Glisten in November

With Topaz and Citrine


November is an exciting month. From enjoying changes in the weather, to celebrating with friends and family over good food and everything in between, it’s the perfect time to reflect on all the things we can be thankful for. November’s birthstones embody the charm of the season so well – whether you were born during this month, or just appreciate the allure of the stones, you are sure to be captivated by them. Join us as we learn more about November’s birthstones, exploring their history, fun facts, and the many reasons why they continue to capture the hearts of many.

The Gemstones for November   


Topaz has been called a stone of radiance by gem enthusiasts and professionals. This stone has a dazzling history – it has been cherished for thousands of years and has been mentioned in various ancient texts, including the Bible. It was believed to bring protection and strength to its wearers. The origin of the word “topaz” is a matter of debate among scholars. Some suggest it may be derived from the Sanskrit word “tapas,” signifying “fire,” while others link it to the Greek term “topazos.”

Topaz is known for its diverse range of colors, from rich orange and imperial red to serene blue and sunny yellow. Some of the most prized topaz gems are the rare “imperial topaz” with a fiery orange hue.

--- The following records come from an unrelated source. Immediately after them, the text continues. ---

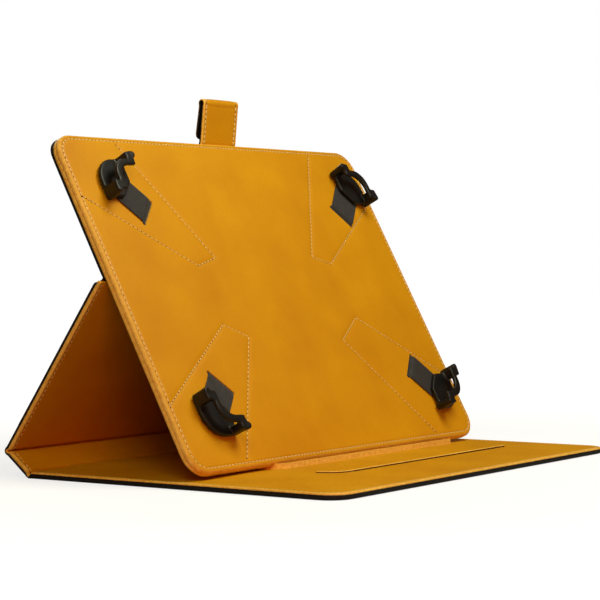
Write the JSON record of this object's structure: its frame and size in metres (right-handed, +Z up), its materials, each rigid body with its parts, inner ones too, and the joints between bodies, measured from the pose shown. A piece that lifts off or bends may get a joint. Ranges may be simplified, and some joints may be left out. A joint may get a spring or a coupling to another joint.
{
  "type": "tablet case",
  "caption": "Folding leather tablet case that stands open as an easel, with a padded holder, elastic corner grips, card slots and a folded closure strap.",
  "frame": {"origin": "middle of the case's footprint, on the table, while it stands as an easel", "axes": "+X along the folds, to the viewer's right when facing the tablet; -Y towards the front cover's free edge; +Z up"},
  "size_m": [0.3, 0.2288, 0.22],
  "materials": {
    "black_leather": "matt, fine pebble grain",
    "orange_leather": "satin, fine grain",
    "pocket_lining": "matt",
    "greyboard": "raw board",
    "pad_foam": "open foam",
    "grip_rubber": "satin moulded",
    "black_elastic": "woven ribs",
    "closure_steel": "plain",
    "cream_thread": "waxed thread"
  },
  "bodies": {
    "front_cover": {"front_outer_skin": "black_leather", "front_board": "greyboard", "front_lining": "orange_leather", "card_pocket_front": "pocket_lining", "card_pocket_rear": "pocket_lining", "closure_strike_plate": "closure_steel", "front_fold_bead": "black_leather"},
    "spine": {"spine_outer_skin": "black_leather", "spine_board": "greyboard", "spine_lining": "orange_leather"},
    "rear_lower": {"rear_fold_bead": "black_leather", "rear_lower_skin": "black_leather", "rear_lower_board": "greyboard", "rear_lower_lining": "orange_leather"},
    "holder": {"mid_fold_bead": "black_leather", "rear_upper_skin": "black_leather", "rear_upper_board": "greyboard", "strap_tongue": "black_leather", "holder_back_cover": "orange_leather", "holder_board": "greyboard", "holder_pad": "pad_foam", "holder_front_cover": "orange_leather", "elastic_anchors": "black_elastic"},
    "grip_ll": {"grip_lower_left": "grip_rubber", "elastic_lower_left": "black_elastic"},
    "grip_lr": {"grip_lower_right": "grip_rubber", "elastic_lower_right": "black_elastic"},
    "grip_ul": {"grip_upper_left": "grip_rubber", "elastic_upper_left": "black_elastic"},
    "grip_ur": {"grip_upper_right": "grip_rubber", "elastic_upper_right": "black_elastic"},
    "strap": {"strap_bead": "black_leather", "strap_outer_skin": "black_leather", "strap_core": "greyboard", "strap_lining": "orange_leather"},
    "strap_end": {"strap_top_bead": "orange_leather", "strap_end_skin": "black_leather", "strap_end_lining": "orange_leather", "strap_magnet": "closure_steel"}
  },
  "joints": [
    {"name": "front_fold", "type": "hinge", "parent": "front_cover", "child": "spine", "pos_m": [0, 0.0966, 0.0016], "axis": [-1, 0, 0], "range_deg": [0, 38.05]},
    {"name": "rear_fold", "type": "hinge", "parent": "spine", "child": "rear_lower", "pos_m": [0, 0.11315, 0.01453], "axis": [-1, 0, 0], "range_deg": [0, 87.7]},
    {"name": "middle_fold", "type": "hinge", "parent": "rear_lower", "child": "holder", "pos_m": [0, 0.04095, 0.11072], "axis": [-1, 0, 0], "range_deg": [-64.06, 0]},
    {"name": "strap_root", "type": "hinge", "parent": "holder", "child": "strap", "pos_m": [0.0135, 0.08614, 0.19229], "axis": [1, 0, 0], "range_deg": [-34, 56]},
    {"name": "strap_fold", "type": "hinge", "parent": "strap", "child": "strap_end", "pos_m": [0.0135, 0.08485, 0.2189], "axis": [1, 0, 0], "range_deg": [0, 176]},
    {"name": "grip_ll_slide", "type": "slide", "parent": "holder", "child": "grip_ll", "axis": [-0.7071, -0.3354, -0.6225], "range_m": [-0.014, 0.008], "stiffness_N_per_m": 150},
    {"name": "grip_lr_slide", "type": "slide", "parent": "holder", "child": "grip_lr", "axis": [0.7071, -0.3354, -0.6225], "range_m": [-0.014, 0.008], "stiffness_N_per_m": 150},
    {"name": "grip_ul_slide", "type": "slide", "parent": "holder", "child": "grip_ul", "axis": [-0.7071, 0.3354, 0.6225], "range_m": [-0.014, 0.008], "stiffness_N_per_m": 150},
    {"name": "grip_ur_slide", "type": "slide", "parent": "holder", "child": "grip_ur", "axis": [0.7071, 0.3354, 0.6225], "range_m": [-0.014, 0.008], "stiffness_N_per_m": 150}
  ],
  "couplings": [
    {"joint": "front_fold", "follows": "rear_fold", "ratio": 0.4333},
    {"joint": "middle_fold", "follows": "rear_fold", "ratio": -0.72992}
  ]
}
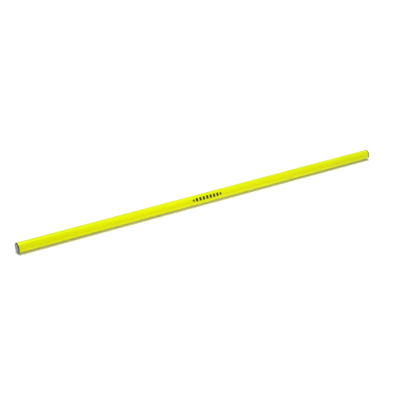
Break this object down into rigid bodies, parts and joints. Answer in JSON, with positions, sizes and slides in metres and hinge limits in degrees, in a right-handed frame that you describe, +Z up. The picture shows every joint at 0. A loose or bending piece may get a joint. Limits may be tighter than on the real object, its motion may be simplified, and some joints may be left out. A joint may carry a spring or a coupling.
{
  "type": "alignment stick",
  "caption": "Straight hollow plastic training stick, one metre long and 25 mm thick, with a flat push-in plug in each end.",
  "frame": {"origin": "under the middle of the stick's length, on the surface it lies on", "axes": "+X along the stick, from the left plug to the right plug; +Y across it; +Z up from the surface it lies on"},
  "size_m": [1, 0.025, 0.025],
  "materials": {
    "yellow_plastic": "extruded, satin, fluorescent yellow all through",
    "black_plastic": "moulded, satin"
  },
  "bodies": {
    "tube": {"tube": "yellow_plastic"},
    "left_end_plug": {"left_end_plug": "black_plastic"},
    "right_end_plug": {"right_end_plug": "black_plastic"}
  },
  "joints": [
    {"name": "left_plug_pull", "type": "slide", "parent": "tube", "child": "left_end_plug", "axis": [-1, 0, 0], "range_m": [0, 0.03]},
    {"name": "right_plug_pull", "type": "slide", "parent": "tube", "child": "right_end_plug", "axis": [1, 0, 0], "range_m": [0, 0.03]}
  ]
}
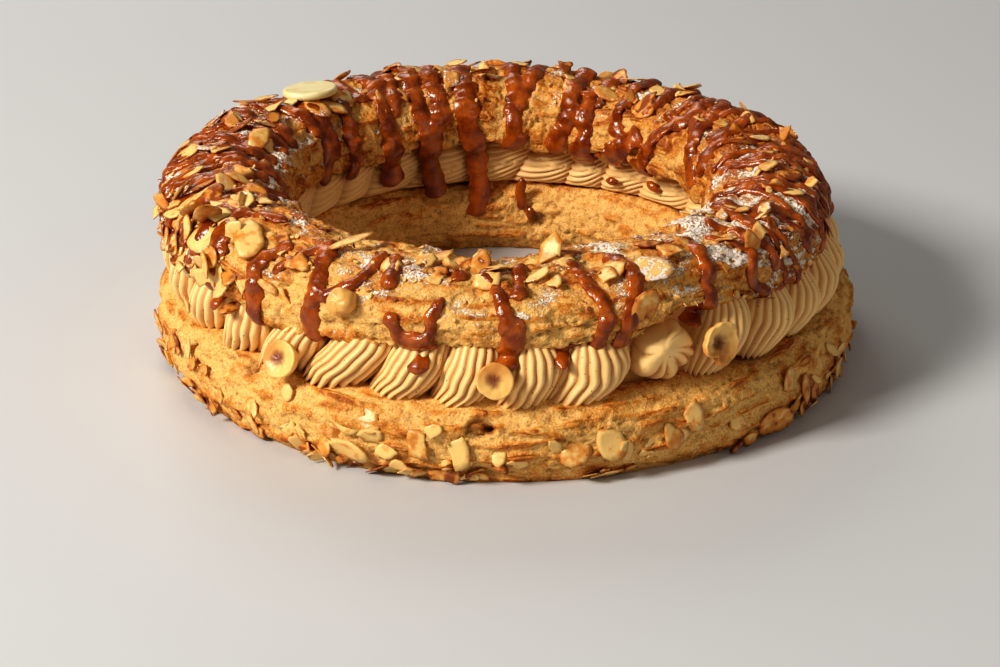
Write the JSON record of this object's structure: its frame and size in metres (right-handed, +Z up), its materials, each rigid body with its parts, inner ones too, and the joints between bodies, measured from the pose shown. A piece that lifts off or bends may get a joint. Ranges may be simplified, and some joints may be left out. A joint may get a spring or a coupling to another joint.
{
  "type": "paris brest pastry",
  "caption": "Ring of split choux pastry filled with piped praline cream, topped with caramel, almond flakes, hazelnut halves and a chocolate disc.",
  "frame": {"origin": "middle of the ring, on the surface that it rests on", "axes": "+Z up, through the hole; the show side faces -Y, with +X to its right"},
  "size_m": [0.2797, 0.2792, 0.0818],
  "materials": {
    "golden_crust": "baked choux crust, matt, golden with browned ridges",
    "browned_crust": "baked choux crust, browned, dusted with icing sugar",
    "praline": "piped praline cream, soft sheen, specked with nut",
    "roasted_hazelnut": "roasted hazelnut, satin, darker in the middle",
    "ivory_chocolate": "white chocolate, smooth satin"
  },
  "bodies": {
    "root": {"choux_base": "golden_crust", "praline_cream": "praline", "choux_lid": "browned_crust", "hazelnut_half_1": "roasted_hazelnut", "hazelnut_half_2": "roasted_hazelnut", "hazelnut_half_3": "roasted_hazelnut", "hazelnut_lid": "roasted_hazelnut", "chocolate_disc": "ivory_chocolate"}
  },
  "joints": []
}
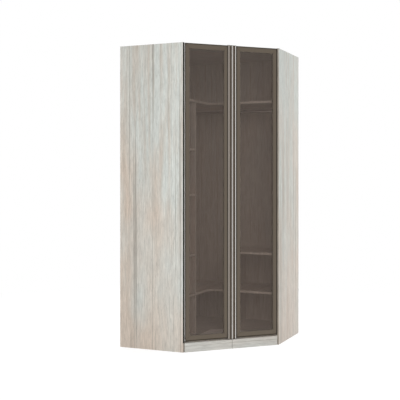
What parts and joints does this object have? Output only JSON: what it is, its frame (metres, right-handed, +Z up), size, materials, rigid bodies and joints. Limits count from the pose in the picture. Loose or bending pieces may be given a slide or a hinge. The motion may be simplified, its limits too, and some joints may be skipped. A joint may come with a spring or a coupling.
{
  "type": "corner wardrobe",
  "caption": "Tall corner wardrobe with a diagonal front, framed smoked glass doors with full-height handles, and shelves and a hanging rail inside.",
  "frame": {"origin": "on the floor, under the centre of the box round the wardrobe", "axes": "+Z up, +Y towards the corner of the room, the diagonal door front faces -Y, +X to the right of someone facing the doors"},
  "size_m": [1.5826, 1.1766, 2.36],
  "materials": {
    "washed_oak": "matt washed oak laminate",
    "back_board": "thin laminated hardboard",
    "bronze_aluminium": "bronze anodised, satin",
    "satin_aluminium": "satin anodised",
    "smoked_glass": "bronze tinted",
    "seal_rubber": "matt",
    "dark_plastic": "moulded",
    "zinc_steel": "zinc plated"
  },
  "bodies": {
    "carcass": {"left_side_panel": "washed_oak", "right_side_panel": "washed_oak", "left_back_panel": "back_board", "right_back_panel": "back_board", "corner_post": "washed_oak", "top_panel": "washed_oak", "base_panel": "washed_oak", "plinth_left": "washed_oak", "plinth_right": "washed_oak", "plinth_rail": "washed_oak", "left_base_runner": "washed_oak", "right_base_runner": "washed_oak", "upper_shelf": "washed_oak", "lower_shelf": "washed_oak", "middle_shelf": "washed_oak", "left_divider_lower": "washed_oak", "left_divider_upper": "washed_oak", "right_divider_lower": "washed_oak", "right_divider_upper": "washed_oak", "niche_shelf_low": "washed_oak", "niche_shelf_middle": "washed_oak", "niche_shelf_high": "washed_oak", "hanging_rail": "zinc_steel", "rail_flange": "zinc_steel", "rail_bracket_corner": "zinc_steel", "rail_bracket_middle": "zinc_steel", "left_hinge_arm_1": "zinc_steel", "left_hinge_arm_2": "zinc_steel", "left_hinge_arm_3": "zinc_steel", "left_hinge_arm_4": "zinc_steel", "right_hinge_arm_1": "zinc_steel", "right_hinge_arm_2": "zinc_steel", "right_hinge_arm_3": "zinc_steel", "right_hinge_arm_4": "zinc_steel"},
    "left_door": {"left_outer_stile": "bronze_aluminium", "left_meeting_stile": "bronze_aluminium", "left_top_rail": "bronze_aluminium", "left_bottom_rail": "bronze_aluminium", "left_glass_pane": "smoked_glass", "left_glass_seal": "seal_rubber", "left_handle_profile": "satin_aluminium", "left_handle_bottom_cap": "dark_plastic", "left_handle_top_cap": "dark_plastic", "left_hinge_cup_1": "zinc_steel", "left_hinge_cup_2": "zinc_steel", "left_hinge_cup_3": "zinc_steel", "left_hinge_cup_4": "zinc_steel"},
    "right_door": {"right_outer_stile": "bronze_aluminium", "right_meeting_stile": "bronze_aluminium", "right_top_rail": "bronze_aluminium", "right_bottom_rail": "bronze_aluminium", "right_glass_pane": "smoked_glass", "right_glass_seal": "seal_rubber", "right_handle_profile": "satin_aluminium", "right_handle_bottom_cap": "dark_plastic", "right_handle_top_cap": "dark_plastic", "right_hinge_cup_1": "zinc_steel", "right_hinge_cup_2": "zinc_steel", "right_hinge_cup_3": "zinc_steel", "right_hinge_cup_4": "zinc_steel"}
  },
  "joints": [
    {"name": "left_door_hinge", "type": "hinge", "parent": "carcass", "child": "left_door", "pos_m": [-0.39185, -0.58831, 1.22], "axis": [0, 0, -1], "range_deg": [0, 105]},
    {"name": "right_door_hinge", "type": "hinge", "parent": "carcass", "child": "right_door", "pos_m": [0.39185, -0.58831, 1.22], "axis": [0, 0, 1], "range_deg": [0, 105]}
  ]
}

Topaz is mined in several countries around the world, including Brazil, Sri Lanka, Nigeria, Pakistan, China, and Mexico. The mining process for topaz varies depending on the location and the scale of mining operations, but it’s important to note that responsible mining practices, including minimizing environmental impact and ensuring the safety and fair treatment of workers, are increasingly emphasized in the modern gemstone industry. Ethical and sustainable mining practices are essential to preserving the environment and supporting the well-being of mining communities.


Citrine, with its warm and light disposition, is the perfect complement to November. Citrine has been used in jewelry for centuries, but its modern popularity surged during the Art Deco era. It was often used in glamorous and intricate designs during this time. In ancient times, the Greeks fashioned exquisite rock crystal ornaments, their brilliance reminiscent of glistening permafrost. Historical accounts mention the presence of citrine in Roman jewelry. This gemstone also found favor in Scottish jewelry during the Victorian era. The name “citrine” is believed to originate from the French word “citron,” meaning lemon.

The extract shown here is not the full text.